Instructions for the task:
All of the data must be printed exactly; please include every line.

Given data:
════════════════
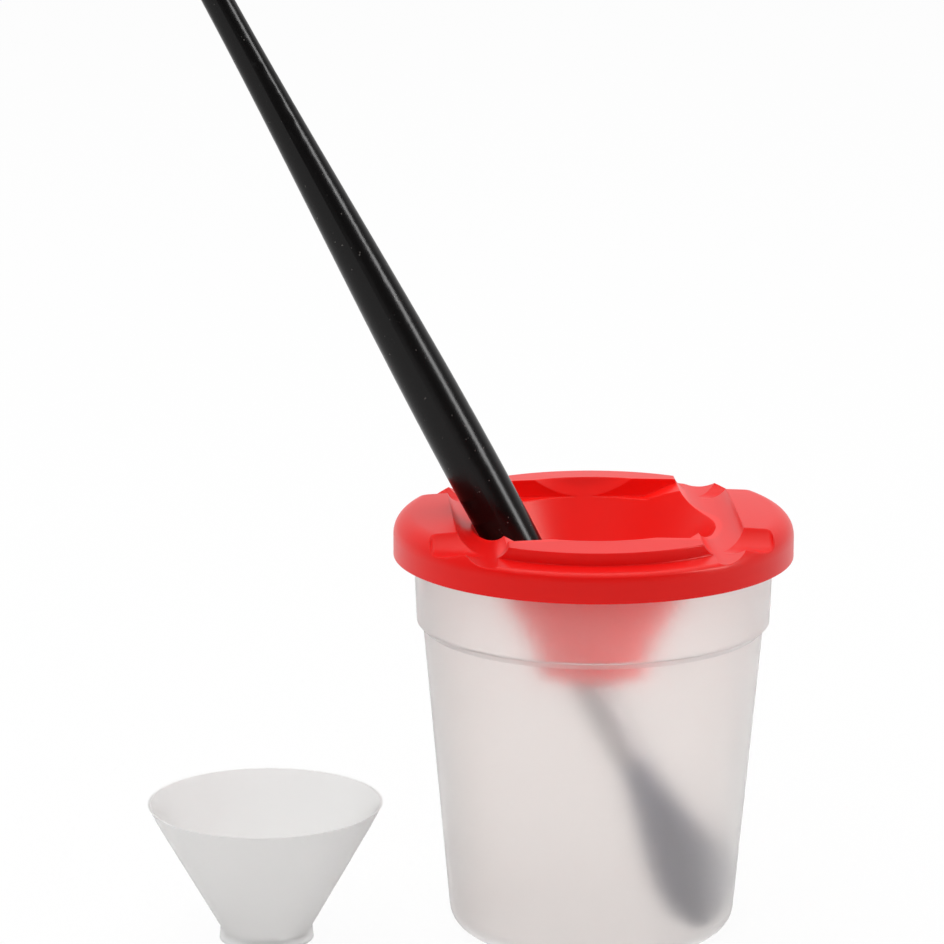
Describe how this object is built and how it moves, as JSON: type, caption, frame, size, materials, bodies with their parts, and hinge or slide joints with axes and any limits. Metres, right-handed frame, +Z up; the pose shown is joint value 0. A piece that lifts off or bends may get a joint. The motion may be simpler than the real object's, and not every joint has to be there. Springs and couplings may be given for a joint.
{
  "type": "non-spill paint pot",
  "caption": "Frosted cup with a snap-fit funnel lid that holds a leaning brush, and a loose conical stopper for the funnel.",
  "frame": {"origin": "centre of the cup's base, on the surface it stands on", "axes": "+Z up; the lid's two brush rests run along Y; the brush leans towards -X, where the stopper stands"},
  "size_m": [0.1302, 0.08, 0.1923],
  "materials": {
    "frosted_plastic": "translucent frosted polypropylene",
    "red_plastic": "semi-gloss moulded polypropylene",
    "milky_plastic": "thin translucent polypropylene",
    "black_lacquer": "glossy black lacquer on wood",
    "ferrule_metal": "bright drawn metal",
    "dark_bristle": "dark natural bristle"
  },
  "bodies": {
    "pot": {"cup": "frosted_plastic"},
    "lid": {"lid": "red_plastic"},
    "brush": {"brush_handle": "black_lacquer", "brush_ferrule": "ferrule_metal", "brush_bristles": "dark_bristle"},
    "stopper": {"stopper": "milky_plastic"}
  },
  "joints": [
    {"name": "lid_lift", "type": "slide", "parent": "pot", "child": "lid", "axis": [0, 0, 1], "range_m": [0, 0.1]},
    {"name": "brush_draw", "type": "slide", "parent": "lid", "child": "brush", "axis": [-0.4674, 0.0294, 0.8836], "range_m": [0, 0.11]},
    {"name": "stopper_lift", "type": "slide", "parent": "pot", "child": "stopper", "axis": [0, 0, 1], "range_m": [0, 0.06]}
  ]
}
════════════════
Right answer:
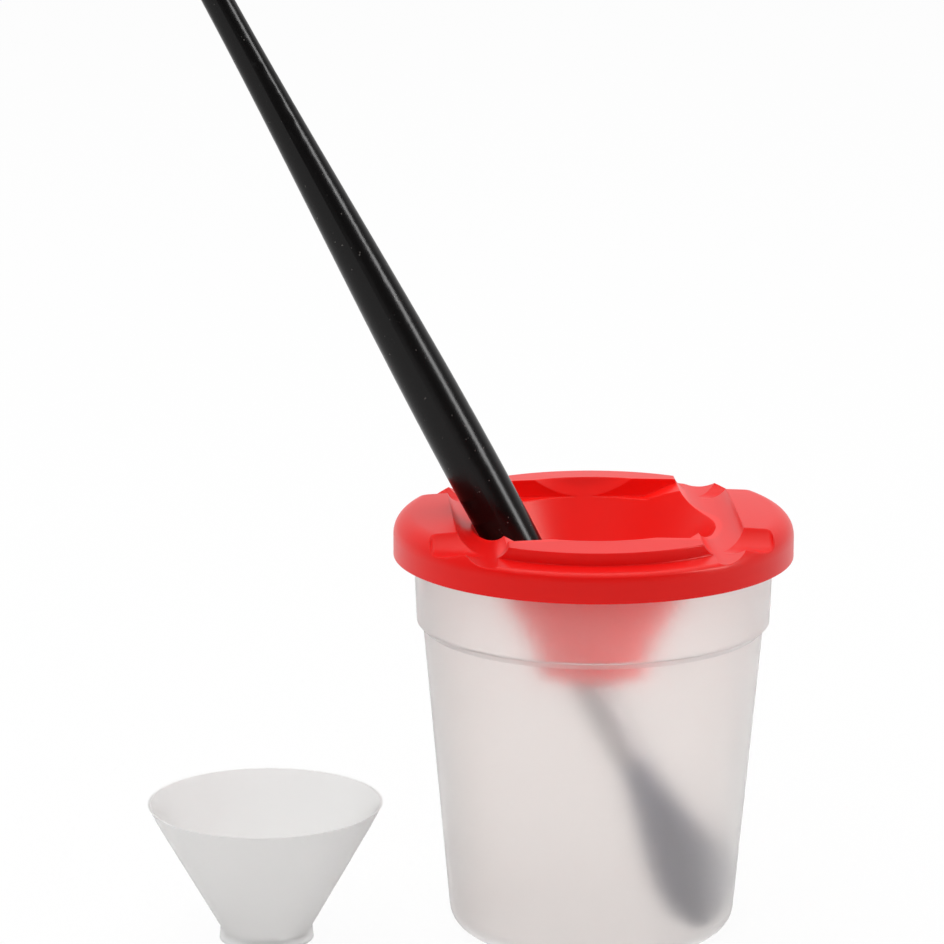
Describe how this object is built and how it moves, as JSON: type, caption, frame, size, materials, bodies with their parts, and hinge or slide joints with axes and any limits. Metres, right-handed frame, +Z up; the pose shown is joint value 0. A piece that lifts off or bends may get a joint. The motion may be simpler than the real object's, and not every joint has to be there. Springs and couplings may be given for a joint.
{
  "type": "non-spill paint pot",
  "caption": "Frosted cup with a snap-fit funnel lid that holds a leaning brush, and a loose conical stopper for the funnel.",
  "frame": {"origin": "centre of the cup's base, on the surface it stands on", "axes": "+Z up; the lid's two brush rests run along Y; the brush leans towards -X, where the stopper stands"},
  "size_m": [0.1302, 0.08, 0.1923],
  "materials": {
    "frosted_plastic": "translucent frosted polypropylene",
    "red_plastic": "semi-gloss moulded polypropylene",
    "milky_plastic": "thin translucent polypropylene",
    "black_lacquer": "glossy black lacquer on wood",
    "ferrule_metal": "bright drawn metal",
    "dark_bristle": "dark natural bristle"
  },
  "bodies": {
    "pot": {"cup": "frosted_plastic"},
    "lid": {"lid": "red_plastic"},
    "brush": {"brush_handle": "black_lacquer", "brush_ferrule": "ferrule_metal", "brush_bristles": "dark_bristle"},
    "stopper": {"stopper": "milky_plastic"}
  },
  "joints": [
    {"name": "lid_lift", "type": "slide", "parent": "pot", "child": "lid", "axis": [0, 0, 1], "range_m": [0, 0.1]},
    {"name": "brush_draw", "type": "slide", "parent": "lid", "child": "brush", "axis": [-0.4674, 0.0294, 0.8836], "range_m": [0, 0.11]},
    {"name": "stopper_lift", "type": "slide", "parent": "pot", "child": "stopper", "axis": [0, 0, 1], "range_m": [0, 0.06]}
  ]
}